Tilable nature of virus capsids and the role of topological constraints in natural capsid design

Virus capsids are highly specific assemblies that are formed from a large number of often chemically identical capsid subunits. In the present paper we ask to what extent these structures can be viewed as mathematically tilable objects using a single two-dimensional tile. We find that spherical viruses from a large number of families—eight out of the twelve studied—qualitatively possess properties that allow their representation as two-dimensional monohedral tilings of a bound surface, where each tile represents a subunit. This we did by characterizing the extent to which individual spherical capsids display subunit-subunit (1) holes, (2) overlaps, and (3) gross structural variability. All capsids with $T$ numbers greater than 1 from the Protein Data Bank, with homogeneous protein composition, were used in the study. These monohedral tilings, called canonical capsids due to their platonic (mathematical) form, offer a mathematical segue into the structural and dynamical understanding of not one, but a large number of virus capsids. From our data, it appears as though one may only break the long-standing rules of quasiequivalence by the introduction of subunit-subunit structural variability, holes, and gross overlaps into the shell. To explore the utility of canonical capsids in understanding structural aspects of such assemblies, we used graph theory and discrete geometry to enumerate the types of shapes that the tiles (and hence the subunits) must possess. We show that topology restricts the shape of the face to a limited number of five-sided prototiles, one of which is the “bisected trapezoid” that is a platonic representation of the most ubiquitous capsid subunit shape seen in nature (the trapezoidal jelly-roll motif). This motif is found in a majority of seemingly unrelated virus families that share little to no host, size, or amino acid sequence similarity.

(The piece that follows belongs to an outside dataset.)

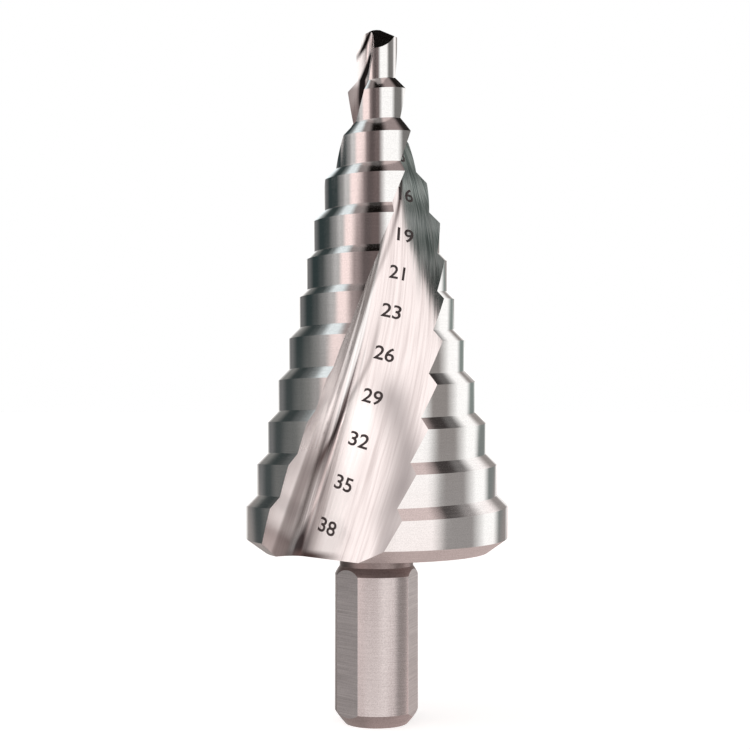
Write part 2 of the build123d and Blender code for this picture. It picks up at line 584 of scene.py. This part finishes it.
FLAT_GROUND = Ground(
    pitch=0.12,
    spread=0.12,
    speck=0.2,
    mix=(1.0, 0.5),
    limits=(0.5, 1.0),
    dark=(0.6, 0.57, 0.565),
    light=(0.86, 0.83, 0.825),
    roughness=(0.34, 0.08),
    relief=(0.004, 0.002),
)
UNDERSIDE_GROUND = Ground(
    pitch=0.1,
    spread=0.3,
    speck=0.2,
    mix=(1.0, 1.0),
    limits=(0.7, 1.3),
    dark=(0.7, 0.69, 0.685),
    light=(0.88, 0.87, 0.865),
    roughness=(0.18, 0.1),
    relief=(0.003, 0.001),
)


def ground_finish(ground):
    """The finish of a surface ground while the bar turned."""

    def finish(shader):
        lines = turned_lines(shader, ground.pitch, ground.spread)
        specks = speckle(shader, ground.speck)
        mix = lines * ground.mix[0] + specks * ground.mix[1]
        colour = tint(shader, mix, *ground.limits, ground.dark, ground.light)
        roughness = ground.roughness[0] + lines * ground.roughness[1]
        return colour, roughness, lines * ground.relief[0] + specks * ground.relief[1]

    return finish


def gash_finish(shader):
    """The gash of the split point: dark as painted shade, with specks only."""
    specks = speckle(shader, 0.12)
    colour = tint(shader, specks, 0.35, 0.65, (0.1, 0.1, 0.095), (0.2, 0.195, 0.19))
    return colour, 0.12 + specks * 0.1, specks * 0.001


# Painted shade: the dark lines where the flute's walls meet
ROOT_SHADE = (0.06, 0.04, 0.038)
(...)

This suggests that topological constraints may exhibit dominant roles in the natural design of biological assemblies, while having little effect on amino acid sequence similarity.

Figure 1

(Color) Analysis of the tilability of a capsid. (a) The three-dimensional all-atom model is projected onto a sphere of average shell radius (colored to represent individual subunits) upon which a net, or dot matrix, is cast (visible in the subunit cleared area). These dots are used in calculating the (areawise) percentage of holes and overlaps in the capsid shell. (This projected capsid was derived from PDB ID 1smv). (b) The presence of either holes (right) or subunit-subunit overlaps (middle) will result in the inability to represent these structures as well-behaved two-dimensional tilings (left).

Figure 2

There are a large number of spherical capsids, highlighted by the dashed rectangles, that possess one of the three requirements of monohedral tilability.

Figure 3

(a)–(c) Dependence of one of three requirements for monohedral tilability plotted versus each of the others using family-averaged values. The solid lines are added to emphasize the trends. (d) An example of a capsid belonging to the Leviviridae family (PDB ID 1mst), which violates all of the requirements of monohedral tilability, as indicated by excessive overlap of black and white subunits and large holes at five- and pseudosixfold symmetry axes. (Subunit coloring: $A,B$, black; $C$, white.)

Figure 4

Abstract representation of a canonical capsid subunit, represented here in subunit form along with the types of subunit-subunit interactions (a) and in capsomere (hexamer and pentamer) arrangements that are formed from type II interactions (b),(c). The final capsid is composed of 12 pentamers and $10\left(T-1\right)$ hexamers that interact with each other via type I interactions [1]. For our studies, in order to not constrain the number of subunit vertices (and hence edges), we define the curved edge as one with a potentially unlimited number of vertices (with a lower bound of 2).

Figure 5

Pentagonal type 5 tilings. Type 5 tiles [e.g., (a) and (b)] are the only known five-sided tiles that possess six-valent vertices. The interacting edges of the prototile in both (a) and (b) have been marked with one, two, and three dashes. Such edges interact with identically labeled edges of neighboring tiles to form interfaces within dimers, trimers, and hexamers, respectively. Interestingly, a version of this tile (b) resembles a very commonly seen subunit shape found in nature depicted as a space-filled subunit (c) and a subunit within its capsid environment (d) (structure used: 1vak of the sobemoviridae family).

Figure 6

Relationship between mirror symmetry elements and the number of edges $\left(\sigma \right)$ per hexavalent tile. This image illustrates trigonal, tetragonal, and pentagonal tiles in (a) the hexavalent form and (b) as a single tile (along with the two-, three-, and sixfold symmetry relationships denoted). The dashed lines in the figure indicate possible mirror planes cutting the plane of the paper perpendicularly. It is immediately evident that the hexameric cluster for only $\sigma =5$ has no possible mirror symmetries, which is crucial in the chiral-centric biological world.